XGBoost Math Formula

Introduction to XGBoost

XGBoost (Extreme Gradient Boosting) is an optimized machine learning algorithm based on gradient boosting. It is widely used in predictive modeling and machine learning competitions due to its efficiency and accuracy. XGBoost is particularly known for its scalability, handling large datasets effectively while reducing overfitting through its regularization techniques.

Mathematical Foundation of XGBoost

XGBoost optimizes an objective function that consists of a loss function and a regularization term. The objective function can be written as:

\[ Obj = \sum_{i=1}^{n} l(y_i, \hat{y}_i) + \sum_{k=1}^{K} \Omega(f_k) \]

Where:

\( l(y_i, \hat{y}_i) \) is the loss function that measures the difference between actual and predicted values.
\( \Omega(f_k) \) is the regularization term to control model complexity.

Loss Function

The loss function commonly used in regression problems is the squared error loss:

\[ l(y_i, \hat{y}_i) = (y_i - \hat{y}_i)^2 \]

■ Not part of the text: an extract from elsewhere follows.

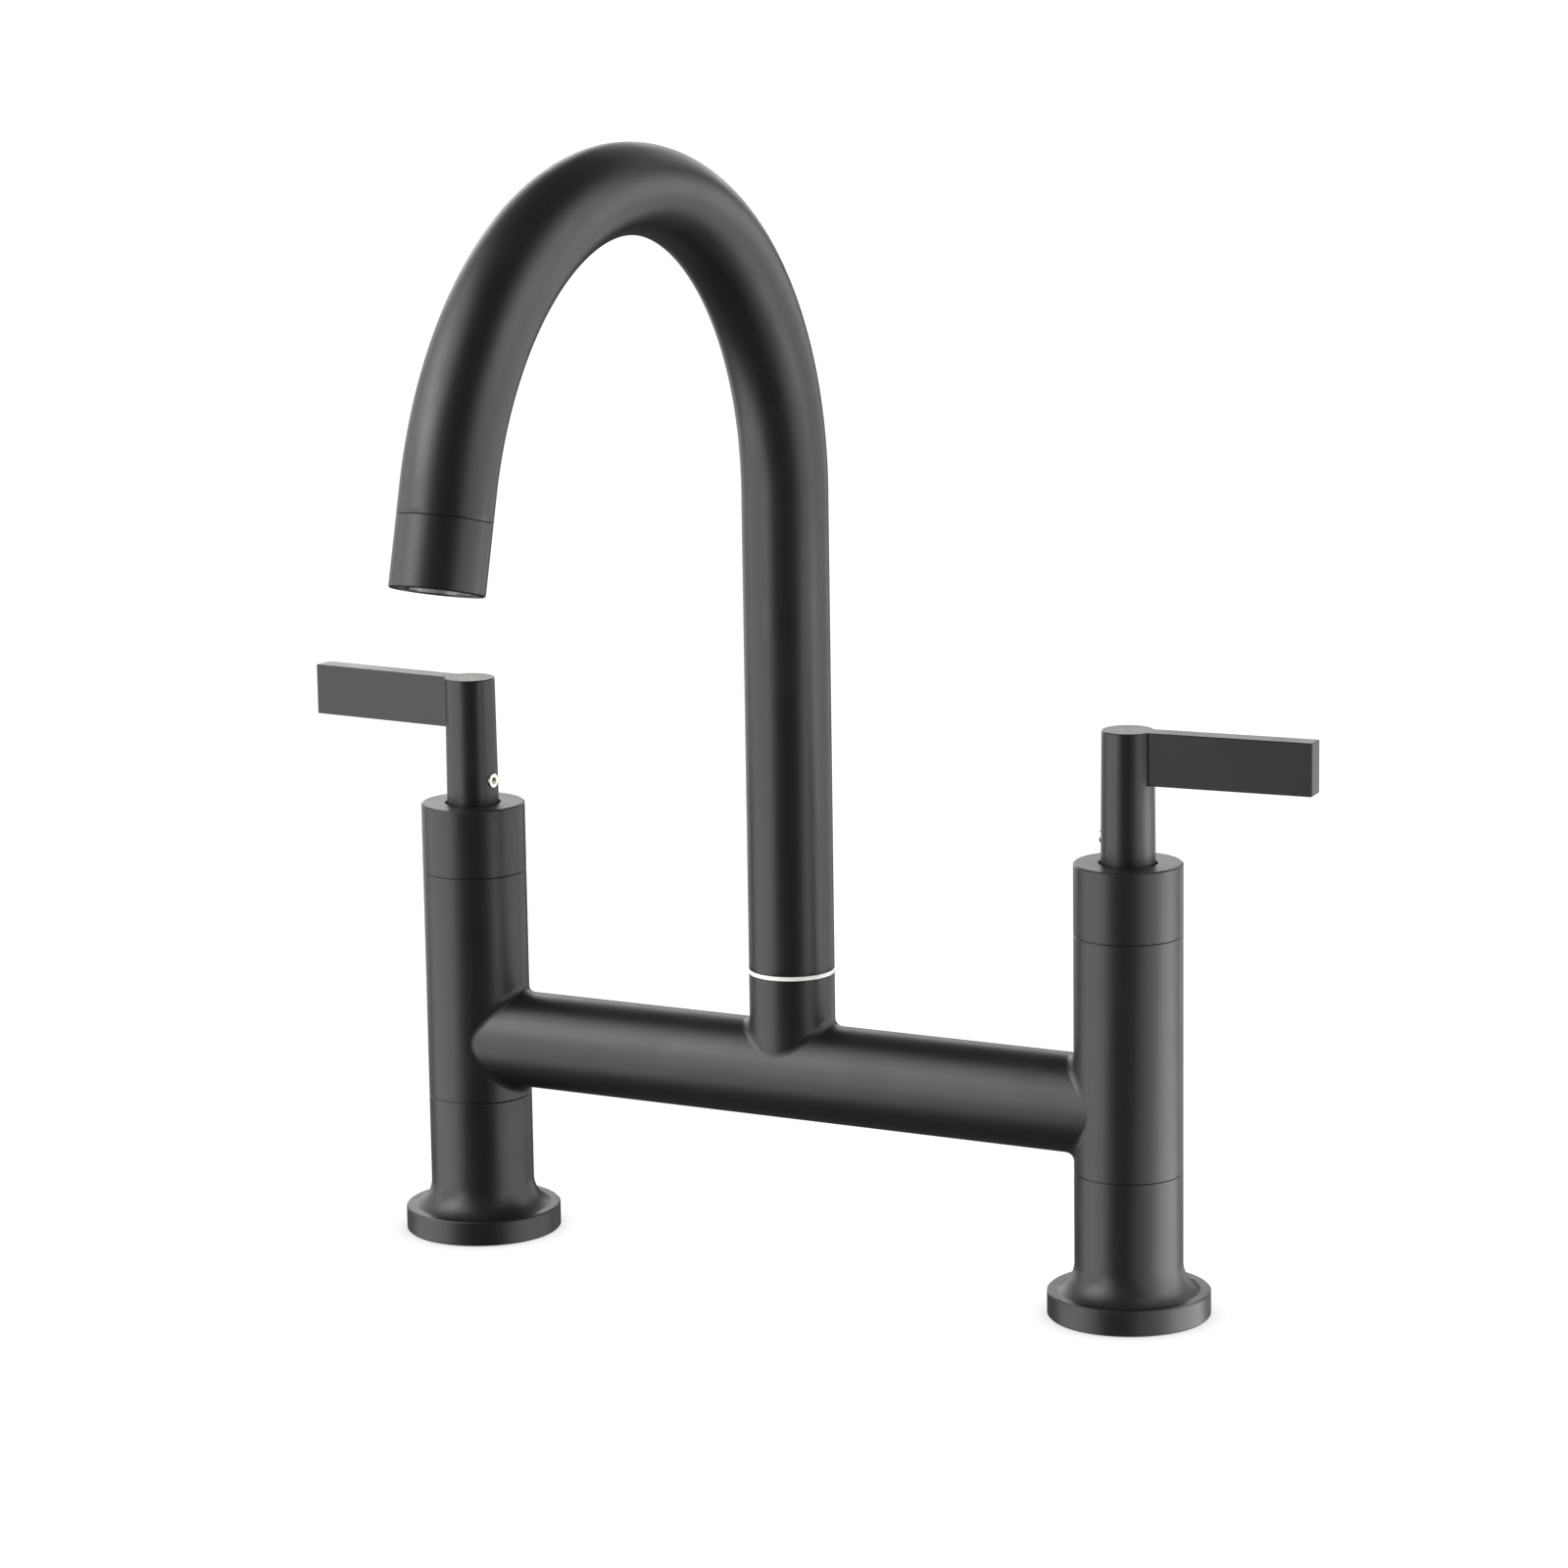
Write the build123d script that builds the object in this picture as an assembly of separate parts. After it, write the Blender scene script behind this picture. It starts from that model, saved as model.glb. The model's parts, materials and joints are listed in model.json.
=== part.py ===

For classification problems, a logistic loss function is typically used:

\[ l(y_i, \hat{y}_i) = -[y_i \log(\hat{y}_i) + (1 - y_i) \log(1 - \hat{y}_i)] \]

Gradient Boosting and Taylor Expansion

XGBoost uses a second-order Taylor approximation to optimize the objective function efficiently:

\[ Obj^{(t)} = \sum_{i=1}^{n} \left[ g_i f_t(x_i) + \frac{1}{2} h_i f_t^2(x_i) \right] + \Omega(f_t) \]

Where:

\( g_i \) is the first derivative (gradient) of the loss function.
\( h_i \) is the second derivative (Hessian), which provides curvature information.

Regularization Term

Regularization helps prevent overfitting and is defined as:

\[ \Omega(f) = \gamma T + \frac{1}{2} \lambda \sum_{j=1}^{T} w_j^2 \]

Where:

\( T \) is the number of leaves in the tree.
\( w_j \) are the leaf weights.
\( \gamma \) and \( \lambda \) are regularization parameters that control model complexity.

Example Calculation

Consider a simple dataset with three observations:

x	y (true value)	\( \hat{y} \) (predicted)
2	5	4
3	7	6
5	10	8

Using the squared error loss, we calculate:

\[ g_i = 2(\hat{y}_i - y_i), \quad h_i = 2 \]

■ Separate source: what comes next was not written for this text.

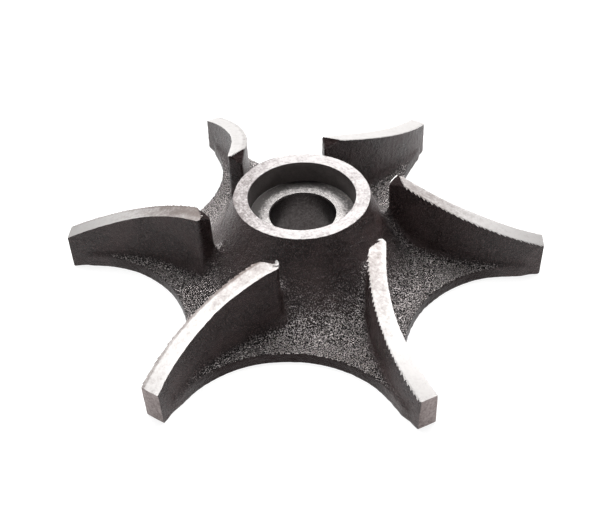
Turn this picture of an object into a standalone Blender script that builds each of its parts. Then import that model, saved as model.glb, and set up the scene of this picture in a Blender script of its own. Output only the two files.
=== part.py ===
"""Open impeller of a centrifugal water pump, cast in iron and then machined.

One casting: a bell-shaped hub with a seal pocket and a shaft bore, a thin back plate with a
round scallop between each two vanes, and six backward-curved vanes with blunt leading ends.
The origin is on the bore's axis at the flat back, and +Z points out of the seal pocket.
"""
import math

import bmesh
import bpy
from mathutils import Matrix, Vector

MM = 0.001

# Hub
HUB_HEIGHT = 28.8 * MM
HUB_RADIUS = 21.25 * MM
HUB_WALL_HEIGHT = 0.6 * MM
POCKET_RADIUS = 16.9 * MM
POCKET_DEPTH = 7.7 * MM
POCKET_CHAMFER = 0.35 * MM
BORE_RADIUS = 10.35 * MM
BORE_CHAMFER = 0.25 * MM
BORE_RELIEF_HEIGHT = 9.1 * MM
BORE_RELIEF_RADIUS = 10.75 * MM

# Bell and back plate: the bell falls away from the hub as the cube of the distance left
BELL_FOOT_RADIUS = 44.0 * MM
BELL_POWER = 3.0
BELL_STEPS = 10
PLATE_FOOT_HEIGHT = 3.8 * MM
PLATE_RIM_HEIGHT = 3.6 * MM
PLATE_RIM_RADIUS = 70.5 * MM
TURN_STEPS = 72

# Scallops between the vanes
VANE_COUNT = 6
SCALLOP_RADIUS = 37.2 * MM
SCALLOP_CENTRE_RADIUS = 80.7 * MM
SCALLOP_CENTRE_ANGLE = math.radians(-34.35)
SCALLOP_STEPS = 72
CUTTER_MARGIN = 5.0 * MM

# Vanes: both flanks are circular arcs in plan
TIP_RADIUS = 76.2 * MM
CONVEX_END_RADIUS = 31.9 * MM
CONCAVE_END_RADIUS = 32.8 * MM
CONVEX_ARC = 66.8 * MM
CONVEX_CENTRE_RADIUS = 91.3 * MM
CONVEX_CENTRE_ANGLE = math.radians(-19.8)
CONCAVE_ARC = 66.7 * MM
CONCAVE_CENTRE_RADIUS = 95.1 * MM
CONCAVE_CENTRE_ANGLE = math.radians(-17.6)
FLANK_STATIONS = 11
TIP_HEIGHT = 11.8 * MM
TOP_SLOPE = math.tan(math.radians(20.3))
NOSE_SLOPE = math.tan(math.radians(26.0))
NOSE_RADIUS = 28.8 * MM
NOSE_ANGLE = math.radians(-45.5)
END_ROUND = 1.2 * MM
END_ROUND_POINTS = 3
DRAFT = math.tan(math.radians(1.2))
ROOT_FILLET = 3.0 * MM
ROOT_FILLET_STEPS = 3
ROOT_DEPTH = 0.5 * MM
FILLET_FADE_START = 50.0 * MM
FILLET_FADE_END = 62.0 * MM
LEAST_FILLET = 0.3 * MM

SMOOTH_ANGLE = math.radians(32.0)


def clear_scene():
    for old in list(bpy.data.objects):
        bpy.data.objects.remove(old, do_unlink=True)


def cast_iron():
    material = bpy.data.materials.new("cast_iron")
    material.use_nodes = True
    shader = material.node_tree.nodes["Principled BSDF"]
    shader.inputs["Base Color"].default_value = (0.060, 0.055, 0.053, 1.0)
    shader.inputs["Metallic"].default_value = 0.6
    shader.inputs["Roughness"].default_value = 0.55
    return material


def new_object(name, mesh):
    made = bpy.data.objects.new(name, mesh)
    bpy.context.scene.collection.objects.link(made)
    return made


def hide_tool(tool):
    tool.hide_render = True
    tool.display_type = "WIRE"


def plate_top(radius):
    """Height of the cast front surface between the hub's wall and the rim."""
    if radius > BELL_FOOT_RADIUS:
        fall = (radius - BELL_FOOT_RADIUS) / (PLATE_RIM_RADIUS - BELL_FOOT_RADIUS)
        return PLATE_FOOT_HEIGHT + fall * (PLATE_RIM_HEIGHT - PLATE_FOOT_HEIGHT)
    climb = min((BELL_FOOT_RADIUS - radius) / (BELL_FOOT_RADIUS - HUB_RADIUS), 1.0)
    bell_height = HUB_HEIGHT - HUB_WALL_HEIGHT - PLATE_FOOT_HEIGHT
    return PLATE_FOOT_HEIGHT + bell_height * climb ** BELL_POWER


def hub_profile():
    """The turned section as (radius, height), down the outer side and up the bore."""
    floor = HUB_HEIGHT - POCKET_DEPTH
    points = [
        (POCKET_RADIUS + POCKET_CHAMFER, HUB_HEIGHT),
        (HUB_RADIUS, HUB_HEIGHT),
    ]
    for step in range(BELL_STEPS + 1):
        radius = HUB_RADIUS + (BELL_FOOT_RADIUS - HUB_RADIUS) * step / BELL_STEPS
        points.append((radius, plate_top(radius)))
    points += [
        (PLATE_RIM_RADIUS, PLATE_RIM_HEIGHT),
        (PLATE_RIM_RADIUS, 0.0),
        (BORE_RELIEF_RADIUS + BORE_CHAMFER, 0.0),
        (BORE_RELIEF_RADIUS, BORE_CHAMFER),
        (BORE_RELIEF_RADIUS, BORE_RELIEF_HEIGHT),
        (BORE_RADIUS, BORE_RELIEF_HEIGHT),
        (BORE_RADIUS, floor - BORE_CHAMFER),
        (BORE_RADIUS + BORE_CHAMFER, floor),
        (POCKET_RADIUS, floor),
        (POCKET_RADIUS, HUB_HEIGHT - POCKET_CHAMFER),
    ]
    return points


def turned_casting():
    """Hub, bell and plate as one turned solid, before the scallops are cut."""
    mesh = bpy.data.meshes.new("impeller_casting")
    profile = [Vector((radius, 0.0, height)) for radius, height in hub_profile()]
    links = [(index, (index + 1) % len(profile)) for index in range(len(profile))]
    mesh.from_pydata(profile, links, [])
    casting = new_object("impeller_casting", mesh)
    turn = casting.modifiers.new("turn", "SCREW")
    turn.axis = "Z"
    turn.angle = math.tau
    turn.steps = TURN_STEPS
    turn.render_steps = TURN_STEPS
    turn.use_merge_vertices = True
    turn.merge_threshold = 0.00001
    return casting


def scallop_cutters():
    """Six round cutters, one for each gap between two vanes."""
    shape = bmesh.new()
    for index in range(VANE_COUNT):
        angle = SCALLOP_CENTRE_ANGLE + math.tau * index / VANE_COUNT
        depth = PLATE_FOOT_HEIGHT + 2.0 * CUTTER_MARGIN
        centre = Vector((math.cos(angle), math.sin(angle), 0.0)) * SCALLOP_CENTRE_RADIUS
        centre.z = depth / 2.0 - CUTTER_MARGIN
        bmesh.ops.create_cone(
            shape, cap_ends=True, segments=SCALLOP_STEPS, radius1=SCALLOP_RADIUS,
            radius2=SCALLOP_RADIUS, depth=depth,
            matrix=Matrix.Translation(centre) @ Matrix.Rotation(angle, 4, "Z"))
    mesh = bpy.data.meshes.new("scallop_cutters")
    shape.to_mesh(mesh)
    shape.free()
    cutters = new_object("scallop_cutters", mesh)
    hide_tool(cutters)
    return cutters


def flank_point(radius, arc, centre_radius, centre_angle):
    """The plan point of a flank's arc at a given distance from the bore's axis."""
    reach = centre_radius ** 2 + radius ** 2 - arc ** 2
    angle = centre_angle - math.acos(reach / (2.0 * centre_radius * radius))
    return Vector((radius * math.cos(angle), radius * math.sin(angle)))


def flank(end_radius, arc, centre_radius, centre_angle):
    """Plan points of a flank from the end of the machined edge to the tip."""
    points = []
    for step in range(FLANK_STATIONS + 1):
        radius = end_radius + (TIP_RADIUS - end_radius) * step / FLANK_STATIONS
        points.append(flank_point(radius, arc, centre_radius, centre_angle))
    return points


def end_round(before, corner, after):
    """Points of the small arc that rounds a plan corner of a vane's leading end."""
    back = (before - corner).normalized()
    ahead = (after - corner).normalized()
    half = back.angle(ahead) / 2.0
    centre = corner + (back + ahead).normalized() * (END_ROUND / math.sin(half))
    start = corner + back * (END_ROUND / math.tan(half)) - centre
    sweep = (math.pi - 2.0 * half) / (END_ROUND_POINTS - 1)
    turns = [Matrix.Rotation(sweep * step, 2) for step in range(END_ROUND_POINTS)]
    return [centre + turn @ start for turn in turns]


def vane_outline():
    """Plan of a vane: the nose's round, the convex flank, the concave flank, its round."""
    nose = Vector((math.cos(NOSE_ANGLE), math.sin(NOSE_ANGLE))) * NOSE_RADIUS
    convex = flank(
        CONVEX_END_RADIUS, CONVEX_ARC, CONVEX_CENTRE_RADIUS, CONVEX_CENTRE_ANGLE)
    concave = flank(
        CONCAVE_END_RADIUS, CONCAVE_ARC, CONCAVE_CENTRE_RADIUS, CONCAVE_CENTRE_ANGLE)
    nose_round = end_round(concave[0], nose, convex[0])
    inner_round = end_round(concave[1], concave[0], nose)
    return nose_round + convex + concave[:0:-1] + inner_round


def vane_top(radius):
    """Height of the machined cone, and of the raw slope inside it."""
    cone = TIP_HEIGHT + (TIP_RADIUS - max(radius, CONVEX_END_RADIUS)) * TOP_SLOPE
    return cone - max(CONVEX_END_RADIUS - radius, 0.0) * NOSE_SLOPE


def outward_normals(outline):
    """Unit normals of a closed plan outline that runs counterclockwise."""
    normals = []
    for index, point in enumerate(outline):
        before = (point - outline[index - 1]).normalized()
        after = (outline[(index + 1) % len(outline)] - point).normalized()
        along = (before + after).normalized()
        stretch = 1.0 / max(along.dot(after), 0.75)
        normals.append(Vector((along.y, -along.x)) * stretch)
    return normals


def root_fillet(radius):
    """Fillet size at a vane's root, which fades where the scallops end the plate."""
    fade = (radius - FILLET_FADE_START) / (FILLET_FADE_END - FILLET_FADE_START)
    fade = min(max(fade, 0.0), 1.0)
    return ROOT_FILLET + (LEAST_FILLET - ROOT_FILLET) * fade


def vane_level(outline, normals, level):
    """One closed row of points around a vane: 0 is the bottom and the last is the top."""
    row = []
    for point, normal in zip(outline, normals):
        top = vane_top(point.length)
        if level == ROOT_FILLET_STEPS + 2:
            row.append(Vector((point.x, point.y, top)))
            continue
        fillet = root_fillet(point.length)
        turn = math.pi / 2.0 * max(level - 1, 0) / ROOT_FILLET_STEPS
        offset = fillet * (1.0 - math.sin(turn)) + (top - plate_top(point.length)) * DRAFT
        spot = point + normal * offset
        if point.length > TIP_RADIUS - ROOT_DEPTH:
            spot *= point.length / spot.length
        rise = fillet * (1.0 - math.cos(turn)) - (ROOT_DEPTH if level == 1 else 0.0)
        height = plate_top(spot.length) + rise if level else 0.0
        row.append(Vector((spot.x, spot.y, height)))
    return row


def cap_faces():
    """Vertex numbers of a vane's end faces: the leading facet and a strip of quads."""
    first = END_ROUND_POINTS
    last = first + 2 * FLANK_STATIONS + 1
    facet = [*range(first + 1), *range(last, last + END_ROUND_POINTS)]
    strip = []
    for step in range(FLANK_STATIONS):
        strip.append([first + step, first + step + 1, last - step - 1, last - step])
    return [facet] + strip


def vane_blanks():
    """Six vanes that reach down through the plate, each with its root fillet."""
    outline = vane_outline()
    normals = outward_normals(outline)
    rows = [vane_level(outline, normals, level) for level in range(ROOT_FILLET_STEPS + 3)]
    shape = bmesh.new()
    for index in range(VANE_COUNT):
        turn = Matrix.Rotation(math.tau * index / VANE_COUNT, 4, "Z")
        made = [[shape.verts.new(turn @ spot) for spot in row] for row in rows]
        for lower, upper in zip(made, made[1:]):
            for side in range(len(outline)):
                after = (side + 1) % len(outline)
                shape.faces.new((lower[side], lower[after], upper[after], upper[side]))
        for face in cap_faces():
            shape.faces.new([made[-1][number] for number in face])
            shape.faces.new([made[0][number] for number in reversed(face)])
    mesh = bpy.data.meshes.new("vane_blanks")
    shape.to_mesh(mesh)
    shape.free()
    blanks = new_object("vane_blanks", mesh)
    hide_tool(blanks)
    return blanks


def combine(target, tool, operation):
    step = target.modifiers.new(tool.name, "BOOLEAN")
    step.operation = operation
    step.solver = "EXACT"
    step.object = tool


def apply_shape(target):
    """Keeps the finished shape as a mesh and shades its round stretches smooth."""
    shown = target.evaluated_get(bpy.context.evaluated_depsgraph_get())
    finished = bpy.data.meshes.new_from_object(shown)
    target.modifiers.clear()
    target.data = finished
    finished.shade_smooth()
    finished.set_sharp_from_angle(angle=SMOOTH_ANGLE)


clear_scene()
impeller = turned_casting()
combine(impeller, scallop_cutters(), "DIFFERENCE")
combine(impeller, vane_blanks(), "UNION")
apply_shape(impeller)
impeller.data.materials.clear()
impeller.data.materials.append(cast_iron())
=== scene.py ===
import math

import bmesh
import bpy
import numpy as np
from mathutils import Matrix, Vector


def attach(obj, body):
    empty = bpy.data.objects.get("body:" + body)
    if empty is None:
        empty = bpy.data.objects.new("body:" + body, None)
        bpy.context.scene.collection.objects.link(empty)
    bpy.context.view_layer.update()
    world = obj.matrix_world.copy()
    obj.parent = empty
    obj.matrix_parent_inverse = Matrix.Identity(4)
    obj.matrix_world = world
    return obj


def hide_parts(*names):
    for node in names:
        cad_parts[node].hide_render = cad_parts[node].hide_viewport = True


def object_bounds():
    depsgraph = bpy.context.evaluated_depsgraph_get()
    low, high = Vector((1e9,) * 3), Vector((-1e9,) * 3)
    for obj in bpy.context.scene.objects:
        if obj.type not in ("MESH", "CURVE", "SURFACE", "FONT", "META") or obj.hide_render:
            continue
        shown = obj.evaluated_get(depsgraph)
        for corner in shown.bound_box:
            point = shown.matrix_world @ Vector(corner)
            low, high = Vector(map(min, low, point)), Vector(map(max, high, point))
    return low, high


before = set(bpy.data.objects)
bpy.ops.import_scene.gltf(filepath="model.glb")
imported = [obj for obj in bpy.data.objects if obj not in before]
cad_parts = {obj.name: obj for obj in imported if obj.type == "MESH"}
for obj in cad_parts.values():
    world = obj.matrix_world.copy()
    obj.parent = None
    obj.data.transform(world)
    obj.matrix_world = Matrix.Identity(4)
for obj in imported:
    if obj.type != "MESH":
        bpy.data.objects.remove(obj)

cad_low, cad_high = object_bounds()

# The camera looks down on the vane side of the impeller from about 0.3 m. The hub's ring lies a
# little left of the picture's middle, and the shift takes the lens axis off the middle.
MM = 0.001
VIEW_DOWN = math.radians(43.19)
VIEW_ROLL = math.radians(-1.44)
EYE_DISTANCE = 293.0 * MM
RING_RIGHT_OF_AXIS = -6.6 * MM
RING_ABOVE_AXIS = 25.7 * MM
SENSOR_WIDTH = 36.0
FOCAL_LENGTH = 56.93
FRAME_SHIFT = (-0.0387, 0.040)
NEAREST, FARTHEST = 0.01, 20.0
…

For the first observation:

\[ g_1 = 2(4 - 5) = -2, \quad h_1 = 2 \]

Advantages of XGBoost

Some of the key advantages of XGBoost include:

Handling of missing values efficiently.
Built-in cross-validation support.
Optimized performance with parallel processing.
Regularization techniques to prevent overfitting.
Flexibility to handle regression, classification, and ranking problems.

Conclusion

XGBoost's mathematical foundation is based on gradient boosting with regularization. By optimizing an objective function using second-order Taylor expansion, it achieves high efficiency and accuracy in predictive modeling. The combination of strong regularization, gradient boosting, and efficient optimization makes XGBoost a powerful tool in modern machine learning applications.

By understanding the mathematical principles behind XGBoost, data scientists can fine-tune hyperparameters and achieve superior performance in real-world machine learning problems.